Principles of Programming Languages

  • Learned Racket.
  • Use Backus-Naur Form to specify syntax.
  • First class functions: are “normal” values.
  • Environment maps identifiers to values.
  • Lexical scope: environment is determined by definition location.
    • A closure is the body of a function and an environment.
  • Dynamic scope: environment is determined by call location.
  • Y combinator:
    (define Y
      (lambda (f)
        ((lambda (x) (f (x x)))
         (lambda (x) (f (x x))))))
    
    • Has the property (Y f) = (f (Y f)).
    • Used to implement recursion in non-recursive languages.
    • Still don’t really understand this.
  • Church encoding: represent natural numbers in a language with only functions.
  • Lazy vs. eager evaluation
    • Call by name: expression re-evaluated at every use.
    • Call by need: expression only evaluated once (when first needed).
    • How to do side-effects (e.g. I/O) in a lazy languages? Build a type representing the side-effects.
  • Macros are functions that map code to code.
    • Hygiene problem: naming conflicts between macro and calling code. Generated symbols should not equal any other symbols.
  • True union types (e.g. Racket) vs. disjoint/tagged unions (ML).
  • Type judgements:
    Γ ⊢ A : Number   Γ ⊢ B : Number
    ———————————————————————————————
         Γ ⊢ (A + B) : Number
    

    This means that (A + B) has type Number in environment Γ if A and B both have type Number in that environment.

  • A continuation represents the state of a process.
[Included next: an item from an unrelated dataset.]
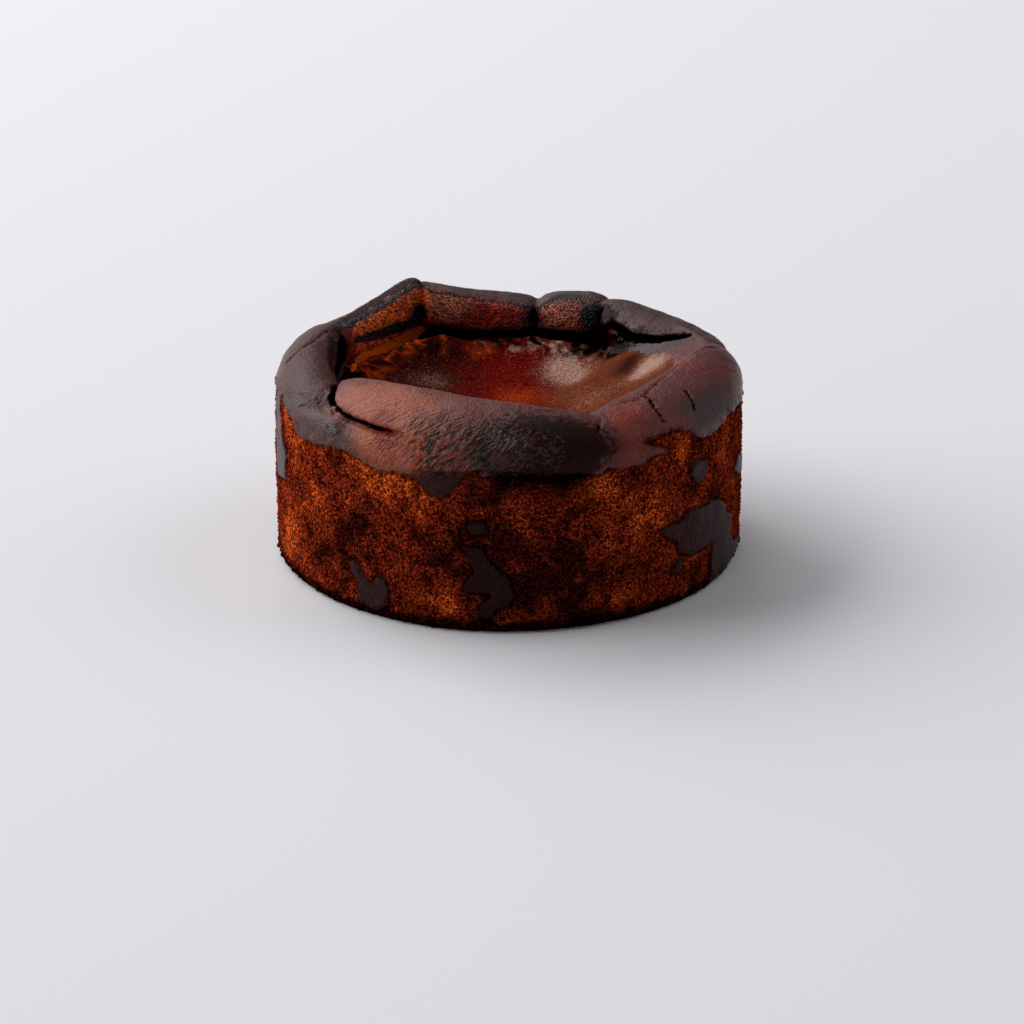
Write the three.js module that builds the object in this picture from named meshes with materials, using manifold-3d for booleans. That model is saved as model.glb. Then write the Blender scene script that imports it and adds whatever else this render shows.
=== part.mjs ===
// A whole burnt Basque cheesecake, 152 mm across, standing on its flat base.
//
// It is one solid: a straight crumb wall, a sunken middle, and round the rim the
// dark crust that rose above the tin and folded over into fat rolls. Each roll is
// a swollen pillow laid along the rim, fused to the cake, with a crease where two
// of them meet. The front is towards -Y and up is +Z. Lengths are millimetres and
// angles are degrees, counted anticlockwise from +X as seen from above.

import * as THREE from "three";
import { mergeVertices } from "three/addons/utils/BufferGeometryUtils.js";
import Module from "manifold-3d";

const wasm = await Module();
wasm.setup();

// ---------------------------------------------------------------- driving sizes

const CAKE_RADIUS = 76;
const BASE_EDGE = 2; // rounding where the wall meets the base
const WALL_TOP = 55; // the crumb wall ends about here and the crust begins
const SEAT_TOP = 61; // the shelf inside the rim that carries the rolls
const SEAT_INNER = 70; // that shelf reaches in to this radius
const SEAT_FOOT = 4; // width of the step from the shelf down into the basin
const SHOULDER = 5; // width of the rounding from the wall onto the shelf
const BASIN_FLOOR = 45.5; // lowest level of the sunken middle
const BASIN_REACH = 50; // by this radius its floor has climbed
const BASIN_CLIMB = 3.5; // this much
const BASIN_CURVE = 2.2; // slowly at first: the power of that climb
const WALL_WAVER = 0.7; // the wall is out of round by this much
const WALL_BELLY = 0.5; // and swells by this much between base and crust
const WAVES = [
  { share: 0.5, times: 2, phase: 0.6 },
  { share: 0.3, times: 4, phase: 2 },
  { share: 0.2, times: 6, phase: 0 },
];

// Facets.
const AROUND = 96;
const WALL_RINGS = 6;
const TOP_RINGS = 20;
const ROLL_RINGS = 22;
const ROLL_SIDES = 18;

// Banks that climb from the basin to the rim: over the sector round a bearing,
// the ground rises by lift between the radii foot and top.
const BANKS = [
  { bearing: 345, half: 42, soft: 30, lift: 13.5, foot: 12, top: 58 },
  { bearing: 250, half: 45, soft: 24, lift: 11, foot: 36, top: 54 },
  { bearing: 188, half: 20, soft: 14, lift: 8, foot: 46, top: 60 },
];

// Ripples that follow the rim, round the radius at: the torn edge and the groove
// in front of the back rolls, and the ledge below the back left one.
const RIPPLES = [
  { bearing: 88, half: 38, soft: 16, lift: 2.2, at: 53, wide: 5 },
  { bearing: 88, half: 38, soft: 16, lift: -2.5, at: 63, wide: 4 },
  { bearing: 138, half: 22, soft: 14, lift: 4, at: 53, wide: 5 },
];

// Two shallow dents side by side where the middle climbs to the right.
const DENTS = [
  { x: 22, y: 29, deep: 1.6, wide: 12 },
  { x: 47, y: 22, deep: 3, wide: 13 },
];

// Rolls of crust, front first. A list of three is the value at the start, the
// middle and the end of the roll. ridge is the radius of its highest line and
// crest the height of that line; out and inner are how far it swells to each
// side of the ridge, up and down how far above and below its widest level. box
// squares its section from 2, round, upwards, and blunt does so to its ends.
const ROLLS = {
  front: {
    from: 206, to: 301,
    ridge: [57.5, 53.5, 64], crest: [69, 70.3, 66.2],
    out: [11, 21.8, 12], inner: [6, 8, 7],
    up: [8, 12, 10.5], down: [7, 8, 7],
    box: 2.3, blunt: 5.5,
  },
  front_under: {
    from: 196, to: 262,
    ridge: [65, 66, 67], crest: [61, 60.5, 58.5],
    out: [10.4, 9.6, 8], inner: [9, 8, 8],
    up: [7, 6, 5], down: [6, 6, 6],
    box: 2.4, blunt: 3,
  },
  right: {
    from: 289, to: 375,
    ridge: [62.5, 55.5, 68], crest: [66.2, 66.8, 66.5],
    out: [13.5, 20.5, 8], inner: [7, 8, 6],
    up: [10, 11, 10], down: [7, 8, 7],
    box: 2.2, blunt: 5.5,
  },
  back_right: {
    from: 13, to: 63,
    ridge: [69, 67.5, 68], crest: [64.5, 63.6, 66],
    out: [6.8, 8.3, 7.6], inner: [14, 17, 8],
    up: [5, 6, 7], down: [3, 3.5, 6],
    box: 2.1, blunt: 4.5,
  },
  back_short: {
    from: 61, to: 82,
    ridge: [67.5, 67.5, 67.5], crest: [65, 64.6, 63],
    out: [8, 8.3, 8.3], inner: [7.5, 8, 7.5],
    up: [6.5, 6.5, 6], down: [6, 6.5, 6],
    box: 3, blunt: 4.5,
  },
  back_long: {
    from: 82, to: 117,
    ridge: [67.5, 67.5, 68], crest: [62.6, 64.2, 71],
    out: [8.3, 8.3, 7.6], inner: [7.5, 7.5, 7.5],
    up: [6, 6.5, 8.5], down: [6.5, 7, 7],
    box: 3.2, blunt: 6,
  },
  back_left: {
    from: 115.5, to: 153,
    ridge: [69.5, 69.5, 68], crest: [73, 64, 64.6],
    out: [6, 6, 7], inner: [6, 5.5, 6],
    up: [8.5, 6.5, 6], down: [7.5, 6.5, 6.5],
    box: 3, blunt: 6,
  },
  left: {
    from: 146, to: 213,
    ridge: [67, 64.5, 65], crest: [66.6, 67, 64.5],
    out: [8.7, 11.3, 10.5], inner: [7, 9, 8],
    up: [9, 12, 10], down: [7, 7, 7],
    box: 2.1, blunt: 4,
  },
};

// ---------------------------------------------------------------- small helpers

const RAD = Math.PI / 180;

// The signed gap from one bearing to another, from -180 to 180 degrees.
const bearingGap = (angle, other) => ((angle - other + 540) % 360) - 180;

// 0 below low, 1 above high, and a smooth rise between.
const rise = (low, high, value) => THREE.MathUtils.smoothstep(value, low, high);

// 1 round a bearing, falling to 0 over the soft margin outside the half width.
const sector = (angle, { bearing, half, soft }) =>
  1 - rise(half, half + soft, Math.abs(bearingGap(angle, bearing)));

// A rounded ridge of height 1 across a line at the centre value.
const hump = (value, centre, width) => Math.exp(-(((value - centre) / width) ** 2));

// The quadratic through a start, a middle and an end value.
const through = ([start, middle, end], t) =>
  start * (1 - t) * (1 - 2 * t) + 4 * middle * t * (1 - t) + end * t * (2 * t - 1);

// A cosine or sine pulled towards a square corner: 2 leaves it round.
const squared = (value, box) => Math.sign(value) * Math.abs(value) ** (2 / box);

// Moves every vertex of a geometry by a function of its place.
function reshape(geometry, place) {
  const position = geometry.getAttribute("position");
  const vertex = new THREE.Vector3();
  for (let i = 0; i < position.count; i += 1) {
    vertex.fromBufferAttribute(position, i);
    position.setXYZ(i, ...place(vertex));
  }
  return geometry;
}

// A closed three.js geometry as a manifold solid.
function solidFrom(geometry) {
  const bare = new THREE.BufferGeometry();
  bare.setAttribute("position", geometry.getAttribute("position"));
  bare.setIndex(geometry.getIndex());
  const merged = mergeVertices(bare, 1e-3);
  const corners = merged.index.array;
  const kept = [];
  for (let i = 0; i < corners.length; i += 3) {
    const [a, b, c] = corners.slice(i, i + 3);
    if (a !== b && b !== c && c !== a) kept.push(a, b, c);
  }
  return new wasm.Manifold(
    new wasm.Mesh({
      numProp: 3,
      vertProperties: merged.getAttribute("position").array,
      triVerts: new Uint32Array(kept),
    }),
  );
}

// ---------------------------------------------------------------- cake body

// Height of the sunken middle, and of what climbs from it towards the rim.
function basinHeight(x, y) {
  const radius = Math.hypot(x, y);
  const angle = Math.atan2(y, x) / RAD;
  const bowl = BASIN_FLOOR + BASIN_CLIMB * (radius / BASIN_REACH) ** BASIN_CURVE;
  const banks = BANKS.map((bank) => bank.lift * sector(angle, bank) * rise(bank.foot, bank.top, radius));
  const dents = DENTS.map((dent) => dent.deep * hump(Math.hypot(x - dent.x, y - dent.y), 0, dent.wide));
  const ripples = RIPPLES.map((ripple) => {
    return ripple.lift * sector(angle, ripple) * hump(radius, ripple.at, ripple.wide);
  });
  const rippled = ripples.reduce((sum, ripple) => sum + ripple, 0);
  return bowl + Math.max(...banks) + rippled - Math.max(...dents);
}

// Height of the bare top under the rolls: the basin, and the shelf round it that
// rounds over into the wall.
function topHeight(x, y) {
  const radius = Math.hypot(x, y);
  const overShoulder = Math.max(0, radius - CAKE_RADIUS + SHOULDER) / SHOULDER;
  const rounding = Math.sqrt(Math.max(0, 1 - overShoulder ** 2));
  const shelf = THREE.MathUtils.lerp(WALL_TOP, SEAT_TOP, rounding);
  const onShelf = rise(SEAT_INNER - SEAT_FOOT, SEAT_INNER, radius);
  return THREE.MathUtils.lerp(basinHeight(x, y), shelf, onShelf);
}

// The crumb wall isn't quite round, and bellies a little between base and crust.
function wallRadius(height, angle) {
  const waver = WAVES.reduce((sum, { share, times, phase }) => {
    return sum + share * Math.sin(times * angle + phase);
  }, 0);
  const belly = Math.sin((Math.PI * height) / SEAT_TOP);
  return CAKE_RADIUS - WALL_BELLY + WALL_WAVER * waver + WALL_BELLY * belly;
}

// Heights on the wall are even; radii on the top crowd towards the rim.
function cakeBody() {
  const profile = [
    [0, 0],
    [CAKE_RADIUS / 2, 0],
    [CAKE_RADIUS - BASE_EDGE, 0],
  ];
  for (let i = 0; i <= WALL_RINGS; i += 1) {
    profile.push([CAKE_RADIUS, THREE.MathUtils.lerp(BASE_EDGE, WALL_TOP - 1, i / WALL_RINGS)]);
  }
  for (let i = 1; i <= TOP_RINGS; i += 1) {
    profile.push([CAKE_RADIUS * (1 - (i / (TOP_RINGS + 1)) ** 1.5), SEAT_TOP]);
  }
  profile.push([0, SEAT_TOP]);
  const outline = profile.map(([radius, height]) => new THREE.Vector2(radius, height));
  const lathe = new THREE.LatheGeometry(outline, AROUND).rotateX(Math.PI / 2);
  return reshape(lathe, ({ x, y, z }) => {
    const scale = wallRadius(z, Math.atan2(y, x)) / CAKE_RADIUS;
    return [x * scale, y * scale, z > WALL_TOP ? topHeight(x, y) : z];
  });
}

// ---------------------------------------------------------------- rolls of crust

// A ball stretched along the rim: its poles are the roll's ends, and each ring
// between them is the roll's section there. The girth falls to nothing at the ends.
function crustRoll(roll) {
  const ball = new THREE.SphereGeometry(1, ROLL_SIDES, ROLL_RINGS);
  return reshape(ball, ({ x, y, z }) => {
    const along = THREE.MathUtils.clamp(y, -1, 1);
    const girth = (1 - Math.abs(along) ** roll.blunt) ** (1 / roll.blunt);
    const turn = Math.atan2(z, x);
    const sideways = squared(Math.cos(turn), roll.box);
    const upwards = squared(Math.sin(turn), roll.box);
    const t = (1 + along) / 2;
    const swell = through(sideways > 0 ? roll.out : roll.inner, t);
    const lift = through(upwards > 0 ? roll.up : roll.down, t);
    const middle = through(roll.crest, t) - through(roll.up, t);
    const radius = through(roll.ridge, t) + girth * sideways * swell;
    const height = middle + girth * upwards * lift;
    const angle = THREE.MathUtils.lerp(roll.from, roll.to, t) * RAD;
    return [radius * Math.cos(angle), radius * Math.sin(angle), height];
  });
}

// ---------------------------------------------------------------- the cake

let fused = solidFrom(cakeBody());
for (const roll of Object.values(ROLLS)) {
  fused = fused.add(solidFrom(crustRoll(roll)));
}

// Pockets that the rolls seal, and scraps, are separate shells: the cake is the largest.
const shells = fused.decompose().sort((one, other) => other.volume() - one.volume());
const { vertProperties, triVerts } = shells[0].getMesh();
const cakeShape = new THREE.BufferGeometry();
cakeShape.setAttribute("position", new THREE.BufferAttribute(vertProperties, 3));
cakeShape.setIndex(new THREE.BufferAttribute(triVerts, 1));
cakeShape.computeVertexNormals();

const burntCrust = new THREE.MeshStandardMaterial({
  color: 0x4a1d10,
  roughness: 0.55,
  metalness: 0,
});

const cheesecake = new THREE.Mesh(cakeShape, burntCrust);
cheesecake.name = "cheesecake";

const cake = new THREE.Group();
cake.add(cheesecake);

export default cake;
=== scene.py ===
import math

import bmesh
import bpy
import numpy as np
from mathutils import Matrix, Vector, noise


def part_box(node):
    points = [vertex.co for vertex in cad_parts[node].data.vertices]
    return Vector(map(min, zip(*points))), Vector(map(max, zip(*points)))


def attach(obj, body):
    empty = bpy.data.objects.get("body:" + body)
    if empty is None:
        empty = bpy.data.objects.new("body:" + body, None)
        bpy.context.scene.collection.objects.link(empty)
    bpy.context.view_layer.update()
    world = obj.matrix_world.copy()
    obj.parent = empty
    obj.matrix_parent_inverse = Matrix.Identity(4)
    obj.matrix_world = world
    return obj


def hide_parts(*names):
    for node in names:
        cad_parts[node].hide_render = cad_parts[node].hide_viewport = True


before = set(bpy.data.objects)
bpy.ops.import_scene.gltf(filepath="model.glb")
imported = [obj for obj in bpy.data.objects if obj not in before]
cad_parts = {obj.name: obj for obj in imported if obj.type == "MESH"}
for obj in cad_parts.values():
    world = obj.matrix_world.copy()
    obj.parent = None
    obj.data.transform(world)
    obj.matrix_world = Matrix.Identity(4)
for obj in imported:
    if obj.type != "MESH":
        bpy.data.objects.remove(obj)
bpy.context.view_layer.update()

# A basque cheesecake: burnt crust rolled in over a sunken glossy middle, and a bare crumb wall
# with scraps of skin left on it. Lengths are in millimetres of cake. Bearings are in degrees,
# anticlockwise from +X seen from above, and the front faces -Y. A reach is a distance from the
# cake's upright middle line.

SOLID_WIDTH = 152.76            # the solid's width, which ties a millimetre to the frame
LOW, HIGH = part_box("cheesecake")
MM = (HIGH.x - LOW.x) / SOLID_WIDTH

# ---- sizes shared with the solid

RADIUS = 76
BASE_EDGE = 2
WALL_TOP = 55
SEAT_TOP = 61
SEAT_INNER = 70
SEAT_FOOT = 4
SHOULDER = 5
BASIN_FLOOR = 45.5
BASIN_REACH = 50
BASIN_CLIMB = 3.5
BASIN_CURVE = 2.2
WALL_WAVER = 0.7
WALL_BELLY = 0.5
WAVES = [(0.5, 2, 0.6), (0.3, 4, 2.0), (0.2, 6, 0.0)]       # share, times round, phase

# Banks that climb from the basin: bearing, half their spread, how far they soften past it, lift,
# and the reaches where they start and end.
BANKS = [(345, 42, 30, 13.5, 12, 58), (250, 45, 24, 11, 36, 54), (188, 20, 14, 8, 46, 60)]
# Ripples round it: bearing, half their spread, softening, lift, reach and width.
RIPPLES = [(88, 38, 16, 2.2, 53, 5), (88, 38, 16, -2.5, 63, 4), (138, 22, 14, 4, 53, 5)]
# Dents in it: x, y, depth and width.
DENTS = [(22, 29, 1.6, 12), (47, 22, 3, 13)]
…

Engineering Reliable Software

  • Testing can prove that properties are violated. Formal methods can prove that properties are never violated.
  • Formal methods are applied to models. To analyze a concrete program it needs to be translated to a model. The translation limits the conclusions that can be drawn about the concrete program.
  • A functional specification describes the output.
  • Non-functional specifications:
    • Safety properties: violation is witnessed by a finite path. E.g. “X never happens”.
    • Non-safety properties: violation is witnessed by an infinite path. E.g. “The program never terminates (liveness)”.
  • SMT solvers (e.g. Z3) check whether mathematical formulae are satisfiable, and if so can give a satisfying assignment.
  • SMT solvers can be used to generate testcases to cover specific (or all) branches (KLEE).
  • Temporal logic (LTL and CTL) allows us to make statements about the execution of finite state machines (model checking).
  • I wrote a model checking library for Ruby state machines (https://github.com/CJStadler/state_machine_checker).

Compilers

  • Compilers seems to be viewed as a “hardcore” topic. On the first day: “if you have a girlfriend break up with her now.”
  • 20+ people in the class, 0 women… Above attitude probably doesn’t help?
  • Learned StandardML.
  • Rice’s theorem: all semantic properties of programs are undecidable (equivalent to halting).
    • Compiler writer’s full employment theorem: there can be no perfect compiler (because such a compiler would need to decide whether a program halts).
  • Programming languages are characterized by three structures: data, control, and environment (e.g. scope).
  • A compiler is made up of several components, each of which requires its own specialized algorithms. We implemented a compiler with the following:
    • Lexer: string -> tokens. Uses regex.
    • Parser: tokens -> AST. Uses context free grammar.
    • Type checking (of AST).
    • AST -> IR
    • IR -> assembly (MIPS)
    • Register allocator. Uses graph coloring.
  • Regex is equivalent to deterministic finite automota (DFA).
  • A context free grammer (CFG) defines a set of strings (language).
    • “context free” because any non-terminal can always be expanded using any of its productions (to generate a valid string).
  • Parsers can be generated from a CFG by tools like Yacc and Bison.
  • Function call protocol/linkage defines how caller and callee communicate. E.g. where arguments and result go.
  • Register allocation with graph coloring:
    1. Analyze live ranges of every variable.
    2. Construct interference graph. Variables with overlapping live ranges are connected.
    3. Color interference graph. Colors correspond to registers.
    4. If coloring fails spill a variable to the stack. GOTO 3.

Introduction to CS Research

This was a survey type course where we read papers from many different areas of Computer Science. Here are a few I found most interesting:

In addition, for my final project I read Linking Types of Multi-Language Software: Have Your Cake and Eat It Too by Daniel Patterson and Amal Ahmed, and then presented the paper to the class. A few notes:

  • “Fully abstract” compilation means that the semantics of the source program are preserved in the compiled program.
  • Compilation destroys the guarantees of the source language. E.g. your language might be memory safe but once a program is compiled to assembly there is no way of enforcing this. This becomes a problem when linking with other programs because they may not follow the rules of your language.
  • If the target language is typed and linking is done at this level then type-checking can be done at link time.
  • The paper proposes annotating types in a source language to specify features of another language which we are linking with. E.g. if your language is pure you could specify when you allow impure functions (from other languages) to be passed.

That’s it! In this condensed form it feels small relative to the two years I spent, but I am very happy with what I have learned.